Infographics and video

  • Piktochart: it offers free, high-quality templates that you can customize.

  • Infogram: an application that allows you to create high-quality infographics. The free version is a bit limited, but you can expand its functions with the paid version.

  • Wideo: create animated videos, perfect for product demos, service explanation, moving infographics, or training. There are more than 30 different free templates (with a watermark that you can remove with the paid version). You can also insert objects, text, and even sound.

  • Powtoon: animated presentations or videos with very good results. It’s free and creates the videos quickly.
     

Monitoring

  • Rignite: it’s a paid tool, but highly recommended if you need a more exhaustive analysis than what other free tools offer.

  • Google Analytics: one of the basic tools for community managers. It’s free and available to everyone; it allows you to monitor visits to your site, conversions, and much more information. With Google Analytics, you can measure the traffic that social media generates on your website. We can trace the links that we share on networks and observe their success in referring the public to our site.

  • Google Alerts: a personalized alert service based on the content that Google indexes. You can include tags with the topics you want to receive alerts about and the tool will send you emails with new publications on the network that match your alerts. 

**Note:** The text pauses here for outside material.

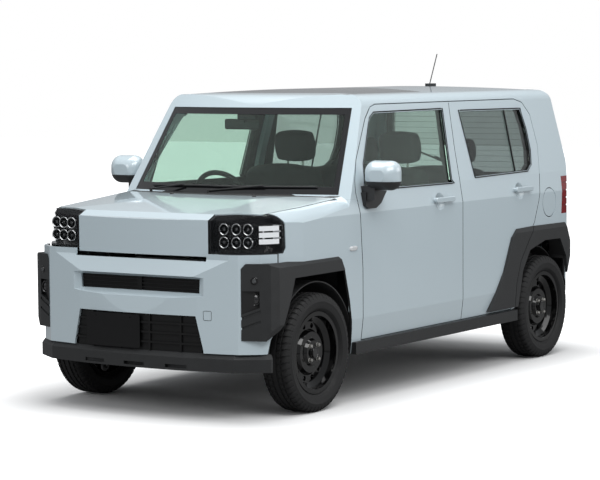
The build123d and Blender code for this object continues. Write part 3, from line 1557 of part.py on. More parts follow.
save("rear_axle", rear_axle.part)

# Fuel tank and exhaust
tank_foot_z = 190.0
with BuildPart() as tank:
    with BuildSketch(Plane.XY.offset(tank_foot_z)):
        with Locations((split_x + 296.5, 185)):
            RectangleRounded(600, 490, 60)
    extrude(amount=floor_z - seat_gap - tank_foot_z)
    fillet(tank.faces().sort_by(Axis.Z)[0].edges(), 18)
save("fuel_tank", tank.part)
pipe_y, pipe_radius, muffler_x = -150.0, 21.0, rear_x + 107.5
with BuildPart() as exhaust:
    with BuildLine() as route:
        FilletPolyline(
            (engine_rear_x - seat_gap, pipe_y, 400),
            (front_axle_x - 207.5, pipe_y, 400),
            (front_axle_x - 257.5, pipe_y, 228),
            (rear_axle_x + 122.5, pipe_y, 228),
            (rear_axle_x - 57.5, pipe_y, 290),
            (rear_axle_x - 137.5, pipe_y, 290),
            radius=30,
        )
    with BuildSketch(Plane(origin=route.line @ 0, z_dir=route.line % 0)):
        Circle(pipe_radius)
    sweep()
    with BuildSketch(Plane.YZ.offset(muffler_x)):
        with Locations((-100, 295)):
            RectangleRounded(360, 110, 50)
    extrude(amount=160)
    with BuildSketch(Plane.YZ.offset(muffler_x - 60)):
        with Locations((-230, 290)):
            Circle(pipe_radius - 1)
    extrude(amount=70)
    with BuildSketch(Plane.XY.offset(340)):
        with Locations((muffler_x + 80, -100)):
            Rectangle(40, 120)
    extrude(amount=load_floor_z - seat_gap - 340)
save("exhaust", exhaust.part)

# Seats
seat_x = split_x + 266.5
seat_y, seat_half = 345.0, 245.0
seat_side = from_x(
    seat_x,
    [
        (460, 470),
        (475, 560),
        (440, 612),
        (20, 590),
        (-30, 640),
        (-170, 1150),
        (-230, 1165),
        (-265, 1130),
        (-150, 560),
        (-100, 440),
    ],
)
head_side = from_x(
    seat_x,
    [(-188, 1175), (-182, 1330), (-210, 1352), (-265, 1345), (-280, 1190), (-260, 1165), (-210, 1160)],
)
stand_z = floor_top_z + seat_gap
base_side = from_x(seat_x, [(380, stand_z), (380, 480), (-70, 480), (-70, stand_z)])
with BuildPart() as front_seat:
    add(across(seat_side, seat_y - seat_half, seat_y + seat_half))
    add(across(base_side, seat_y - 190, seat_y + 190))
    add(across(head_side, seat_y - 130, seat_y + 130))
save("front_seats", both_sides(front_seat.part))
bench_half = side_y - 137.0
bench_side = from_x(
    rear_floor_x,
    [
        (470, 450),
        (480, 540),
        (440, 590),
        (40, 570),
        (0, 620),
        (-130, 1140),
        (-180, 1150),
        (-210, 1110),
        (-100, 560),
        (1, 540),
        (1, 450),
    ],
)
bench_head_side = from_x(rear_floor_x, [(-155, 1140), (-150, 1290), (-200, 1300), (-220, 1140)])
with BuildPart() as bench:
    add(across(bench_side, -bench_half, bench_half))
    add(block(rear_floor_x + 20, rear_floor_x + 380, 25 - bench_half, bench_half - 25, stand_z, 460))
    for middle in [330, -330]:
        add(across(bench_head_side, middle - 120, middle + 120))
save("rear_seat", bench.part)

# Dashboard and steering wheel
column_tilt = math.radians(27)
column = Vector(-math.cos(column_tilt), 0, math.sin(column_tilt))
column_rise = Vector(math.sin(column_tilt), 0, math.cos(column_tilt))
wheel_hub = Vector(front_axle_x - 737.5, -350, 985)
shaft_radius, ring_radius, ring_tube = 12.0, 172.0, 14.0
dash_side = from_x(
    firewall_x,
    [(-seat_gap, 700), (-240, 700), (-300, 800), (-280, 960), (-200, 1025), (-20, 1035), (-seat_gap, 1000)],
)
with BuildPart() as dash:
    add(across(dash_side, -(side_y - 114), side_y - 114))
    add(cabin_seat, mode=Mode.INTERSECT)
    add(tube(tuple(wheel_hub - column * 240), tuple(wheel_hub - column * 58), 34))
    add(tube(tuple(wheel_hub - column * 160), tuple(wheel_hub), shaft_radius + run_gap), mode=Mode.SUBTRACT)
save("dashboard", dash.part)
spoke_ends = [(0, 168), (0, -168), (-168, 0)]
with BuildPart() as steering:
    with BuildSketch(Plane(origin=tuple(wheel_hub), x_dir=tuple(column), z_dir=(0, 1, 0))):
        with Locations((0, ring_radius)):
            Circle(ring_tube)
    revolve(axis=Axis(tuple(wheel_hub), tuple(column)))
    add(tube(tuple(wheel_hub - column * 50), tuple(wheel_hub - column * 4), 62))
    add(tube(tuple(wheel_hub - column * 150), tuple(wheel_hub - column * 40), shaft_radius))
    for up, sideways in spoke_ends:
        tip = wheel_hub + Vector(0, sideways, 0) + column_rise * up
        add(tube(tuple(wheel_hub - column * 25), tuple(tip), 11))
save("steering_wheel", steering.part)

# Antenna on the roof
mast_foot = (rear_axle_x + 82.5, 0, roof_z + 5.0)
mast_tip = (rear_axle_x - 8.5, 0, 1776.0)
with BuildPart() as antenna:
    add(block(rear_axle_x + 32.5, rear_axle_x + 107.5, -16, 16, 1560, 1602))
    add(tube(mast_foot, mast_tip, 3))
    add(proud, mode=Mode.SUBTRACT)
save("antenna", antenna.part)
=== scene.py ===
import math

import bmesh
import bpy
from mathutils import Matrix, Vector
from mathutils.bvhtree import BVHTree


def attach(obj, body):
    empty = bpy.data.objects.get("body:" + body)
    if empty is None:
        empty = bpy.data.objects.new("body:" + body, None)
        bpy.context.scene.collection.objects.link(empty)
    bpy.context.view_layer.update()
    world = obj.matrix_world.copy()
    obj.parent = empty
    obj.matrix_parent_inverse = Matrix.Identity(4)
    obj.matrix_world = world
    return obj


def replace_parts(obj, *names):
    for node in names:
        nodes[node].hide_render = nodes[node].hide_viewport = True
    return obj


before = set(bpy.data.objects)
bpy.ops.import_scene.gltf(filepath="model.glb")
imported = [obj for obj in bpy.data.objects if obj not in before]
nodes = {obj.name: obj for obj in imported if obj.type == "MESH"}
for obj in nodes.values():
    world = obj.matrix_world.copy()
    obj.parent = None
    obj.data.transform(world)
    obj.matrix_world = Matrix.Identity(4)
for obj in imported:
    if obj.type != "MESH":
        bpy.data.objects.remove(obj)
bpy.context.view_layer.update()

# Places on the car, in metres
AXLES = {"front": 1.1375, "rear": -1.3225}
WHEEL_Y, AXLE_Z = 0.650, 0.2975
FRONT_WINDOW = [(0.648, 1.082), (0.620, 1.212), (0.478, 1.440), (0.430, 1.466),
                (-0.292, 1.470), (-0.248, 1.090), (-0.262, 1.076)]
REAR_WINDOW = [(-0.478, 1.456), (-0.522, 1.094), (-1.150, 1.102), (-1.205, 1.135),
               (-1.230, 1.215), (-1.226, 1.340), (-1.196, 1.452)]
TAIL_WINDOW = [(-0.500, 1.060), (0.500, 1.060), (0.468, 1.440), (-0.468, 1.440)]
SIDES = {"left": 1, "right": -1}


# Camera at the photograph's place: a long lens, ten metres ahead and to the left
CAMERA_SPOT = (10.5666, 6.7598, 1.7417)
CAMERA_ANGLES = (-146.927, -4.508, -0.39)
CAMERA_LENS = 136.4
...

  • Social Mention: a search tool that aggregates user-generated content from multiple platforms and brings it together in just one. With it, you can monitor what people are saying about your brand on social media in real time. Social Mention is very useful for "listening" to online conversations about you. 

 

These are just some examples of community management tools to reliably measure the ROI of your social media strategy. From there, you will be able to create a complete report with which to demonstrate the success of your Social Media Plan, the value of your community interaction work, follower loyalty, the creation of a satisfactory customer experience, and the improvement of your brand reputation.